Bearish Gap Scenario: A stronger dollar or a risk-on move over the weekend could push gold below $4,095. The next support is $4,080, where the gamma cliff begins. A break below $4,080 would likely trigger a cascade to $4,060, the 200-day moving average. The weekend OTC bid at $4,090 is thin, so a gap below $4,085 is plausible if sellers dominate.
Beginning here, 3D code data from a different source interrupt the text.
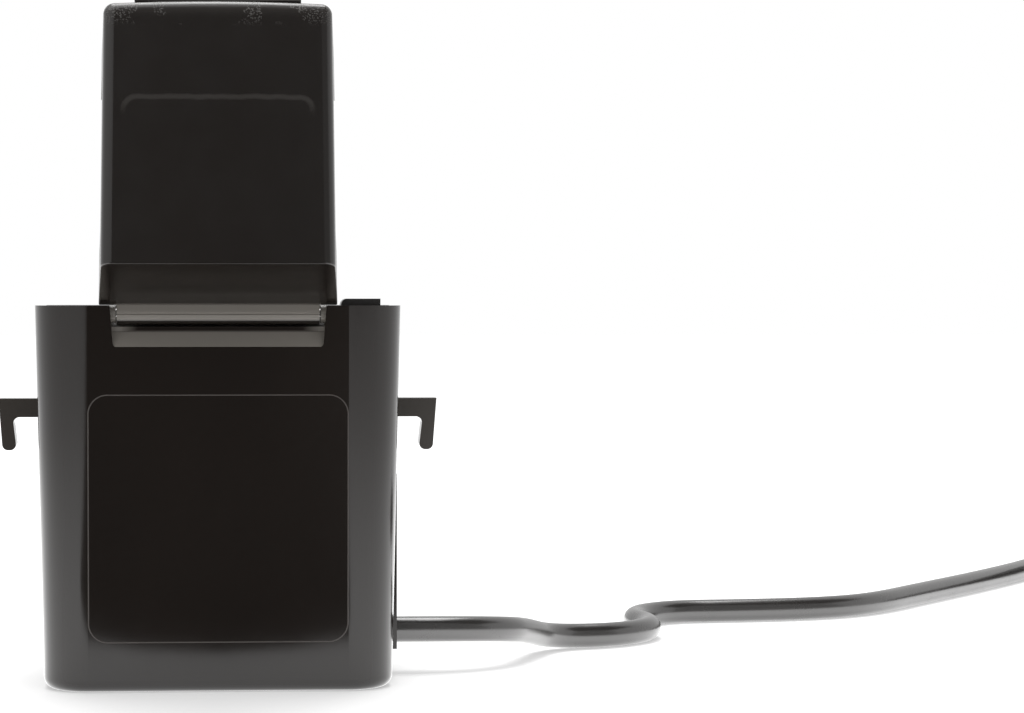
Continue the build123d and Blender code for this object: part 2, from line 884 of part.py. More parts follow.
def tail_core_line(side):
    """One insulated wire's line from the jacket's end, spreading and sinking to the surface."""
    end, heading, left = tail_frame()
    start = cord_core_diameter / 2 + fit_gap / 2
    spread = tail_core_length * tail_core_spread_share
    drop = cord_radius - ferrule_collar_radius - fit_gap / 2
    points = []
    for length_share, spread_share, drop_share in tail_core_stations_share:
        offset = side * (start + spread * spread_share)
        rise = Vector(0, 0, -drop * drop_share)
        points.append(end + heading * tail_core_length * length_share + left * offset + rise)
    return points


def tail_cores():
    """The two insulated wires beyond the jacket."""
    solids = []
    for side in (-1, 1):
        path = FilletPolyline(*tail_core_line(side), radius=tail_core_length / 3)
        solids.append(tube(path, cord_core_diameter / 2))
    return Compound(children=solids)


def wire_ferrules():
    """A crimped ferrule on each wire: a collar and a thin sleeve."""
    solids = []
    for side in (-1, 1):
        line = tail_core_line(side)
        way = (line[-1] - line[-2]).normalized()
        collar = Cylinder(ferrule_collar_radius, ferrule_collar_length)
        sleeve = Cylinder(ferrule_radius, ferrule_length)
        piece = Pos(0, 0, ferrule_collar_length / 2) * collar
        piece += Pos(0, 0, ferrule_collar_length + ferrule_length / 2) * sleeve
        solids.append(Plane(origin=line[-1], z_dir=way) * piece)
    return Compound(children=solids)


parts = {}
parts["case_body"] = case_body()
parts["top_cover"] = top_cover()
parts["hinge_pin"] = hinge_pin()
parts["shoulder_plug"] = shoulder_plug()
parts["lower_core_front"] = core_half(-1)
parts["lower_core_rear"] = core_half(1)
parts["coil_former"] = coil_former()
parts["secondary_winding"] = secondary_winding()
parts["winding_tape"] = winding_tape()
parts["burden_board"] = burden_board()
parts["burden_resistors"] = burden_resistors()
parts["clamp_diodes"] = clamp_diodes()
parts["winding_leads"] = winding_leads()
parts["cable_grommet"] = cable_grommet()
parts["cable_clamp"] = cable_clamp()
parts["cable_inner_end"] = cable_inner_end()
parts["cable_cores"] = cable_cores()
parts["lid_shell"] = opened(lid_shell())
parts["lid_liner"] = opened(lid_liner())
parts["upper_core"] = opened(upper_core())
parts["core_spring"] = opened(core_spring())
parts["latch_clip"] = opened(latch_clip())
parts["cord_lead"] = tube(cord_path(cord_route), cord_radius)
line = coil_path()
print("coil length", round(line.length, 1), "least gap to itself", round(coil_gap(line), 2))
parts["cord_coil"] = tube(line, cord_radius)
parts["coil_tie"] = coil_tie()
parts["cord_tail"] = tube(cord_path(tail_route), cord_radius)
parts["tail_cores"] = tail_cores()
parts["wire_ferrules"] = wire_ferrules()

for name, solid in parts.items():
    export_step(solid, f"parts/{name}.step")
    print(name, round(solid.volume, 1), len(solid.solids()))
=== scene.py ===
"""Dresses an open split-core current sensor: glossy case and lid, core faces and signal cord."""

import logging
import math
from dataclasses import dataclass, field, replace
from enum import Enum

import bmesh
import bpy
import numpy as np
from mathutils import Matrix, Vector


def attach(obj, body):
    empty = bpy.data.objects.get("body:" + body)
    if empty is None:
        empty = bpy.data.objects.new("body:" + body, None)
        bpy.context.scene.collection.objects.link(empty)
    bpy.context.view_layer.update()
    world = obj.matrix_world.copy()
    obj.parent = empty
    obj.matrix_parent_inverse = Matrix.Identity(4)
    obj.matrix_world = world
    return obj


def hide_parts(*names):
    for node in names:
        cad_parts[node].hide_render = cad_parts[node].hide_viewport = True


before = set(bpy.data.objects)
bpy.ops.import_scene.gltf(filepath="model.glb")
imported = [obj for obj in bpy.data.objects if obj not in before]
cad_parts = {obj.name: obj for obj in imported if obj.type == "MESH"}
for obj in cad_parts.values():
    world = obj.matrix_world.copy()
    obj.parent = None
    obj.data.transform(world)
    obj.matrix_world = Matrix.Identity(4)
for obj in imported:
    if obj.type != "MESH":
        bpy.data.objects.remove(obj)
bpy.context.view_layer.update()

log = logging.getLogger("current_sensor")

MM = 0.001

# The photograph's frame, in pixels, and what its geometry gives
IMAGE_WIDTH = 1024.0
IMAGE_HEIGHT = 713.0
PRINCIPAL_X = 218.3  # above the case's middle
HORIZON_Y = 300.0
FOCAL_PIXELS = 2752.0
SENSOR_WIDTH = 36.0
CAMERA_SHIFT_X = 0.15
CAMERA_FROM_FRONT = 400.0 * MM
CAMERA_HEIGHT = 57.3 * MM

# The cord's route in metres, from the outlet to the coil and from the coil to its stripped end
CORD_RADIUS = 2.0 * MM
CORD_ROUTE = [
    (0.0270, 0.0000, 0.0065),
    (0.0360, 0.0000, 0.0065),
    (0.0450, 0.0052, 0.0058),
    (0.0490, 0.0135, 0.0046),
    (0.0540, 0.0248, 0.0022),
    (0.0664, 0.0280, 0.0020),
    (0.0742, 0.0384, 0.0020),
    (0.0708, 0.0511, 0.0020),
    (0.0786, 0.0615, 0.0020),
    (0.0930, 0.0626, 0.0020),
    (0.1070, 0.0650, 0.0020),
    (0.1185, 0.0715, 0.0020),
    (0.1320, 0.0890, 0.0020),
    (0.1470, 0.1080, 0.0020),
    (0.1600, 0.1258, 0.0020),
    (0.1670, 0.1365, 0.0020),
    (0.1755, 0.1470, 0.0023),
    (0.1840, 0.15196, 0.0025),
]
TAIL_ROUTE = [
    (0.2090, 0.15188, 0.0070),
    (0.2195, 0.1490, 0.0052),
    (0.2300, 0.1405, 0.0024),
    (0.2365, 0.1280, 0.0020),
    (0.2385, 0.1160, 0.0020),
]
COIL_MIDDLE = (0.198, 0.124)
COIL_RADIUS = 27.6 * MM
COIL_PITCH = 4.5 * MM
COIL_LAYER = 4.5 * MM
COIL_FLOOR = 2.5 * MM
COIL_TURNS = 2.25
COIL_CLIMB = 0.5  # turns
COIL_POINTS_PER_TURN = 16

# The case's rim and the lid's pin, in metres
RIM_HALF_DEPTH = 23.0 * MM
CASE_HEIGHT = 56.5 * MM
CASE_DRAFT = math.radians(1.26)
HINGE_PIN = (0.0, -20.9 * MM, 55.3 * MM)
OPEN_ANGLE = math.radians(72.0)

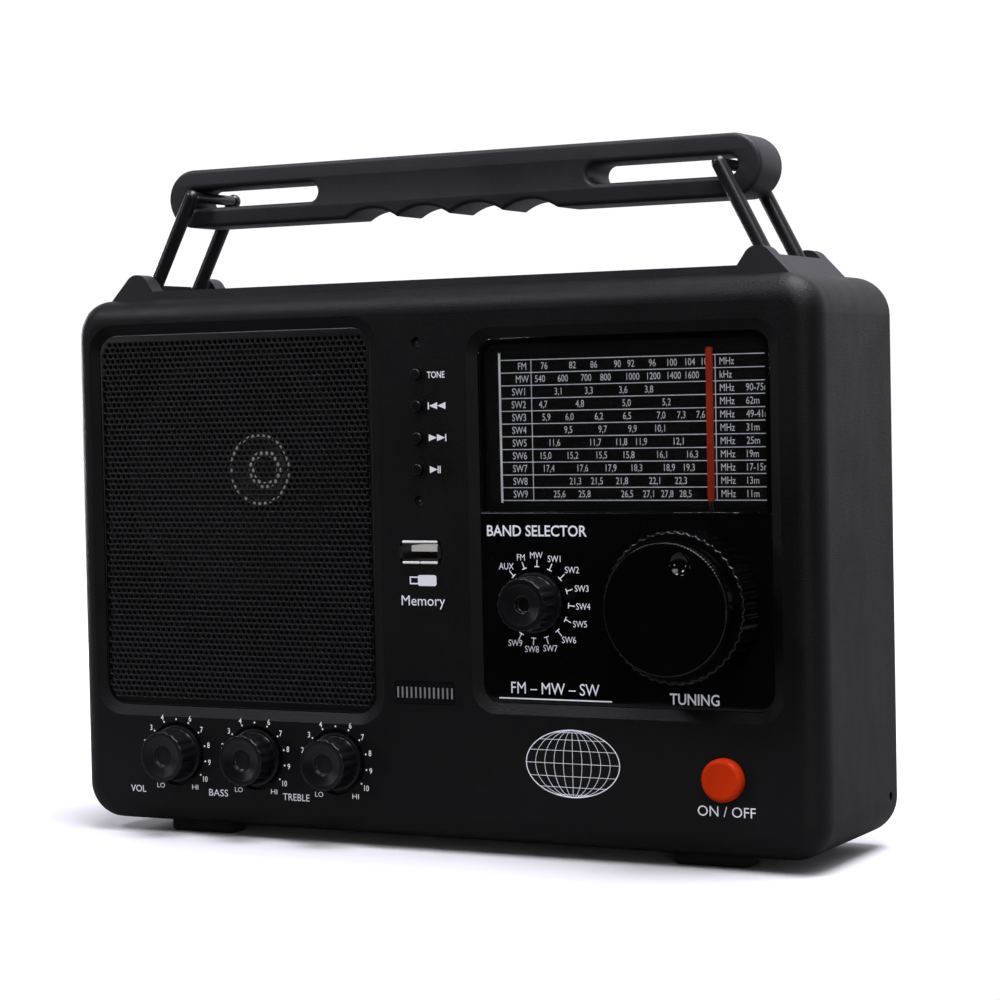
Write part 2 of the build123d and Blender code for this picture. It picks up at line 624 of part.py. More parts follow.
# ---------------------------------------------------------------- tuning and band selection
def fluted_outline(x, z, size, flutes, depth):
    """Circle with shallow round hollows cut out of its edge."""
    outline = Circle(size / 2)
    width = math.pi * size / flutes
    radius = (width ** 2 / 4 + depth ** 2) / (2 * depth)
    reach = size / 2 - depth + radius
    cutters = PolarLocations(reach, flutes) * Circle(radius)
    return Pos(x, z) * (outline - cutters)


def tuning_knob():
    """Scalloped grip ring with a bore for the shaft."""
    outline = fluted_outline(TUNING_X, TUNING_HEIGHT, TUNING_SIZE, TUNING_FLUTES, 0.45)
    ring = slab(outline, -TUNING_RING_PROUD, BEVEL_DEPTH - EASY)
    return ring - disc(TUNING_X, TUNING_HEIGHT, SHAFT_SIZE, -TUNING_RING_PROUD, BEVEL_DEPTH)


def tuning_knob_cap():
    """Smooth front cap with a hollow for a fingertip."""
    cap = disc(TUNING_X, TUNING_HEIGHT, TUNING_CAP_SIZE, -TUNING_PROUD, -TUNING_RING_PROUD)
    cap = chamfer(cap.faces().sort_by(Axis.Y)[0].edges(), 0.5)
    ball = (HOLLOW_SIZE ** 2 / 4 + HOLLOW_DEPTH ** 2) / (2 * HOLLOW_DEPTH)
    depth = HOLLOW_DEPTH - TUNING_PROUD - ball
    place = Pos(TUNING_X + HOLLOW_ACROSS, FRONT_Y + depth, FOOT_HEIGHT + TUNING_HEIGHT + HOLLOW_UP)
    cap -= place * Sphere(ball)
    return cap - disc(TUNING_X, TUNING_HEIGHT, SHAFT_SIZE, -TUNING_RING_PROUD - 1.5, -TUNING_RING_PROUD)


def small_knob(x, z, size, proud, seat):
    """Fluted knob that narrows a little to the front, with a dished face."""
    skirt = disc(x, z, size + 2.0, seat - 2.2, seat)
    body = slab(fluted_outline(x, z, size, 12, 0.5), -proud, seat - 2.2)
    dish = turned([(0, 0), (size / 2 - 2.2, 0), (3.4, 0.9), (3.4, 1.8), (0, 1.8)], x, z, -proud)
    return skirt + body - dish - disc(x, z, SHAFT_SIZE, -proud + 3, seat)


def switch_can(x, z, size, start, length):
    """Round switch or potentiometer with a threaded neck, bored for its shaft."""
    can = disc(x, z, size, start, start + length)
    neck = disc(x, z, SHAFT_SIZE + 2.4, start - 1.2, start)
    return can + neck - disc(x, z, SHAFT_SIZE + 2 * RUNNING, start - 2, start + length - 1.5)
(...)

Neutral/Chop Scenario: The most likely outcome given the current OTC structure is a gap of 0.3-0.5% in either direction, followed by a reversion toward $4,100 as liquidity normalizes. The perpetual futures premium of $6.21 suggests the market is leaning slightly bullish, but the negative funding rate warns that this positioning is crowded.
Risk Disclaimer
This analysis is for informational and educational purposes only and does not constitute investment advice, a recommendation, or an offer to buy or sell any financial instrument. Gold, OTC derivatives, and digital tokenized products carry substantial risk, including the potential for total loss. Weekend liquidity conditions can amplify price movements unpredictably. Past performance is not indicative of future results. Readers should consult with a qualified financial advisor before making any trading or investment decisions.
Desk View
- Weekend OTC gold liquidity is dangerously thin, with bid-ask spreads of 80-120 cents and a compressed spot-forward basis signaling dealer reluctance to carry physical inventory into Monday.
- Gamma risk is elevated below $4,080 and above $4,120, meaning any weekend move into these zones will be amplified when futures open due to dealer hedging flows.
- The PAXG/XAUT basis spread of $3.24 is a warning signal—institutional players are hedging against a Monday gap, and the direction of that gap will determine whether this trade pays off.
- Watch $4,095 as the pivot for Monday’s open—a break below risks a cascade to $4,060, while a hold above targets $4,118 as the first resistance.